Khalid Khamas, 41, arrived in Jordan three years ago from Iraq. Mohammad Bin Hussein/IRIN

When 41-year-old former restaurant owner Khalid Khamas arrived in Jordan three years ago from Iraq, he was ecstatic about his new life. As time went by his dreams were shattered. His future remains uncertain in a country in which he does not feel welcome.

“I was living in constant fear in Iraq because my family became a target for the militias and gangsters. I knew I would end up dead or kidnapped. Two of my brothers were killed in front of their houses because of their religious backgrounds. My house in the southern governorate of Kut was bombed after I received several threats from death squads. I was never a member of the Baath Party [of former President Saddam Hussein]. Half of my family are Sunnis and the other half Shia but death squads came after us because of our Sunni names.

“I arrived in Jordan three years ago hoping to have a better life, away from threats and fear of the unknown. My children - sons Haidar, 9, and Jabar, 12; and daughters Yasmin, 6, and Huda, 10 - were also very happy to come because they could go to school again without being afraid of abduction or being killed in an explosion. I thought to myself: A good job and schools for my children will put my life back on the right track.

“Now I am living with my children in a modest apartment in Amman hoping to move to a third country.

''This uncertainty is eating me from inside. My only fault in life is being an Iraqi. I do not want a fancy car and a highly paid job. I only want a sense of normality.''
“When I first landed in Amman I was excited because I stopped being afraid of tomorrow. But within a few months, I felt I had become addicted to worrying about anything and everything. Now I face deportation at any moment, meaning I might be sent back to face death again.

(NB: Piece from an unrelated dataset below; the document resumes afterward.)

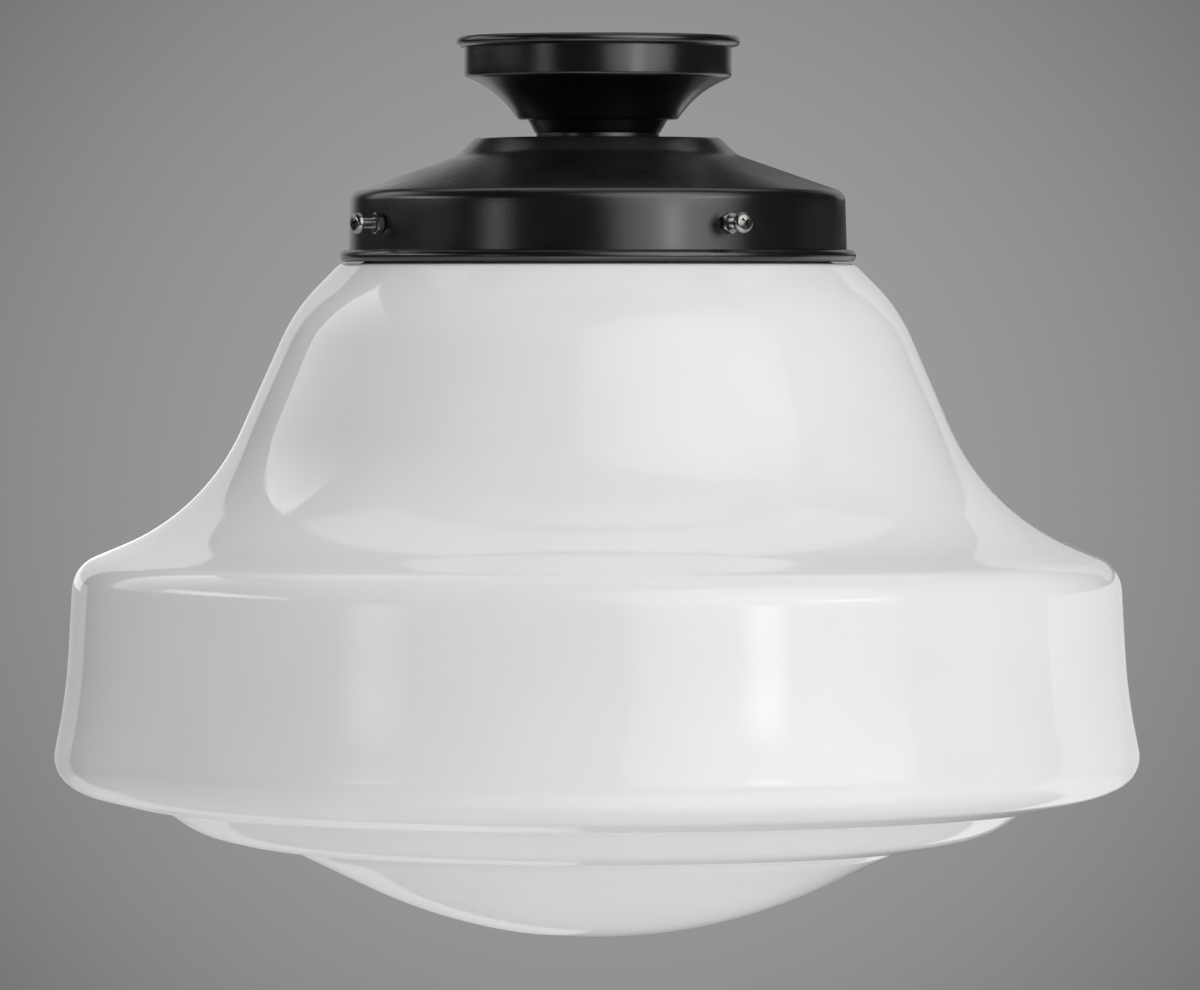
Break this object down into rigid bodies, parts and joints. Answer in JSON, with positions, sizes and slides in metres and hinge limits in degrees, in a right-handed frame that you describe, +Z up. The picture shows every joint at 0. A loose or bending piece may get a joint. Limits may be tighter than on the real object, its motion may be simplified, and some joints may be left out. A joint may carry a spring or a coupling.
{
  "type": "semi flush ceiling light",
  "caption": "Semi flush ceiling light: black spun canopy and shade holder with a large opal glass shade held by set screws.",
  "frame": {"origin": "centre of the slotted bolt pattern in the strap's top face, in the ceiling plane, on the light's own axis", "axes": "+Z up into the ceiling along the axis of the spun and blown pieces, +X along the strap, -Y the front that the picture shows"},
  "size_m": [0.457, 0.457, 0.3792],
  "materials": {
    "black_enamel": "semi-gloss black enamel",
    "opal_glass": "glossy opal white",
    "nickel": "bright nickel plate",
    "zinc_steel": "zinc plate",
    "earth_green": "green passivation",
    "porcelain": "clear glaze",
    "brass": "plain brass",
    "lamp_glass": "frosted white",
    "lamp_metal": "nickel-plated"
  },
  "bodies": {
    "fixture": {"canopy": "black_enamel", "neck_spacer": "black_enamel", "fitter": "black_enamel", "mounting_strap": "zinc_steel", "threaded_nipple": "zinc_steel", "strap_locknut": "zinc_steel", "fitter_locknut": "zinc_steel", "lock_washer": "zinc_steel", "socket_bracket": "zinc_steel", "socket_screws": "zinc_steel", "ground_screw": "earth_green", "socket_body": "porcelain", "screw_shell": "brass", "centre_contact": "brass", "terminal_screws": "brass"},
    "shade": {"shade": "opal_glass"},
    "bulb": {"bulb_glass": "lamp_glass", "bulb_base": "lamp_metal", "bulb_contact": "lamp_metal"},
    "jam_nut_1": {"jam_nut_1": "nickel"},
    "set_screw_1": {"set_screw_1": "nickel"},
    "jam_nut_2": {"jam_nut_2": "nickel"},
    "set_screw_2": {"set_screw_2": "nickel"},
    "jam_nut_3": {"jam_nut_3": "nickel"},
    "set_screw_3": {"set_screw_3": "nickel"},
    "jam_nut_4": {"jam_nut_4": "nickel"},
    "set_screw_4": {"set_screw_4": "nickel"}
  },
  "joints": [
    {"name": "shade_turn", "type": "hinge", "parent": "fixture", "child": "shade", "pos_m": [0, 0, -0.0789], "axis": [0, 0, 1], "continuous": true},
    {"name": "bulb_unscrew", "type": "slide", "parent": "fixture", "child": "bulb", "axis": [0, 0, -1], "range_m": [0, 0.018]},
    {"name": "set_screw_1_travel", "type": "slide", "parent": "fixture", "child": "jam_nut_1", "axis": [0.515, -0.8572, 0], "range_m": [0, 0.004]},
    {"name": "set_screw_1_turn", "type": "hinge", "parent": "jam_nut_1", "child": "set_screw_1", "pos_m": [0.05408, -0.09, -0.0789], "axis": [0.515, -0.8572, 0], "range_deg": [0, 1816]},
    {"name": "set_screw_2_travel", "type": "slide", "parent": "fixture", "child": "jam_nut_2", "axis": [0.8572, 0.515, 0], "range_m": [0, 0.004]},
    {"name": "set_screw_2_turn", "type": "hinge", "parent": "jam_nut_2", "child": "set_screw_2", "pos_m": [0.09, 0.05408, -0.0789], "axis": [0.8572, 0.515, 0], "range_deg": [0, 1816]},
    {"name": "set_screw_3_travel", "type": "slide", "parent": "fixture", "child": "jam_nut_3", "axis": [-0.515, 0.8572, 0], "range_m": [0, 0.004]},
    {"name": "set_screw_3_turn", "type": "hinge", "parent": "jam_nut_3", "child": "set_screw_3", "pos_m": [-0.05408, 0.09, -0.0789], "axis": [-0.515, 0.8572, 0], "range_deg": [0, 1816]},
    {"name": "set_screw_4_travel", "type": "slide", "parent": "fixture", "child": "jam_nut_4", "axis": [-0.8572, -0.515, 0], "range_m": [0, 0.004]},
    {"name": "set_screw_4_turn", "type": "hinge", "parent": "jam_nut_4", "child": "set_screw_4", "pos_m": [-0.09, -0.05408, -0.0789], "axis": [-0.8572, -0.515, 0], "range_deg": [0, 1816]}
  ],
  "couplings": [
    {"joint": "set_screw_1_turn", "follows": "set_screw_1_travel", "rad_per_m": 7915.8},
    {"joint": "set_screw_2_turn", "follows": "set_screw_2_travel", "rad_per_m": 7915.8},
    {"joint": "set_screw_3_turn", "follows": "set_screw_3_travel", "rad_per_m": 7915.8},
    {"joint": "set_screw_4_turn", "follows": "set_screw_4_travel", "rad_per_m": 7915.8}
  ]
}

My children are deprived of education because with my US$120 salary a month I cannot afford fees for private schools [which range from US$500 to $7,000 a year], and public [government] schools say they have no room for foreigners. Sometimes I wish I had been killed along with my family in the war. At least we would not have suffered and been humiliated this much.

“This uncertainty is eating me from inside. My only fault in life is being an Iraqi. I do not want a fancy car and a highly paid job. I only want a sense of normality, like any other human being but this seems to be a very difficult thing to achieve when you are an Iraqi living in Iraq or as an Iraqi refugee.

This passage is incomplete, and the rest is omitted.